Cega há dois anos, ainda hoje se sente revoltada com tal destino, pois gostava de “ver e acompanhar o crescimento dos oito bisnetos que começam a mudar as feições, com a idade”.

Embora o corpo (desde que cegou) peça mais cama e descanso, veio até à sala falar-nos. Mesmo assim, foi preciso puxar por ela, pois tão cansada que estava, de vez em quando, aproveitava para dormitar um pouco.

Contou-nos que nasceu a 15 de Agosto de 1906 e que foi casada com António Dias Almeida (já falecido) que a abandonou, andava ela grávida, de dois meses, da sua única filha, Júlia Conceição Silva (entretanto também já falecida).

Foram os seus pais e o seu trabalho que ajudaram a criar a filha. Mulher de guerra, trabalhava desde que o sol nascia até que se punha, para poder dar instrução à filha que trouxe na escola até à 4ª classe.

Numa época em que as dificuldades eram muitas e as ajudas praticamente nenhumas, Maria da Silva trabalhava de sol a sol para se sustentar a si e à sua pequena Júlia. Tomou conta de crianças (uma dessas crianças que ajudou a educar é hoje padre que a trata ainda carinhosamente por “mãezinha”), lavou e passou roupa para fora, e foi leiteira.

Tempos difíceis e miseráveis

É precisamente dessa profissão que melhor se recorda. “Andava quilómetros, a pé, logo pela manhã e já de noite, pois tinha de ir a casa dos lavradores buscar o leite que levava para o Posto do Leite”, deixando a sua única filha, Júlia, ao cuidado de sua mãe.

A sua vinda para Sangalhos deveu-se ao facto do seu genro e filha (ambos já falecidos) terem fixado residência cá.

A JB recordou ainda os tempos difíceis e miseráveis da guerra que trouxeram fome e escassez de mantimentos (arroz, açúcar). Recordou a chegada da electricidade e de ter de recorrer a velas e candeeiros para se orientar na escuridão da noite. Passava a ferro para fora, recorrendo a um pesado ferro que funcionava a brasas.

Depois de um breve descanso, falou-nos ainda da sua mocidade, da desfolhada do milho em casa de lavradores ricos que, no final, proporcionava aos jovens trabalhadores um bailarico, brindado com fartura de pão quente, tremoços, café e vinho.

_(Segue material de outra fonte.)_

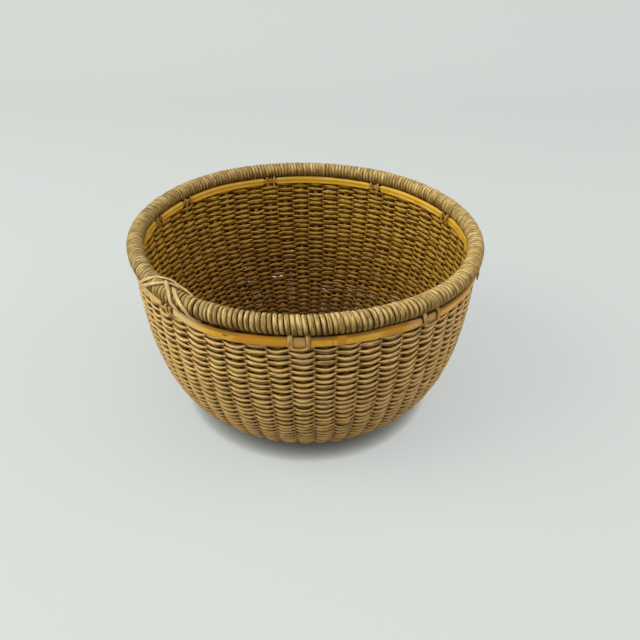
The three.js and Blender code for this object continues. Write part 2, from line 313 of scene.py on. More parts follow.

Três fatias de pão de forma

Quanto à alimentação, pasme-se o leitor, não vai muito além dos lacticínios e seus derivados, há já seis anos. De manhã, bebe uma caneca de café com leite e três fatias de pão de forma barrado com manteiga, doce ou queijo. Ao almoço, apenas um prato com Cerelac. À tarde, apenas um iogurte ou uma peça de fruta cozida e à noite o café com leite e pão de forma com manteiga. Nada mais, nada de carne ou peixe e muito menos sopa: “o meu estômago já não quer nada disso”, avançou-nos.

A terminar, não deixou de nos sussurrar gostar muito de ouvir cantar Tony Carreira e o padre Borga.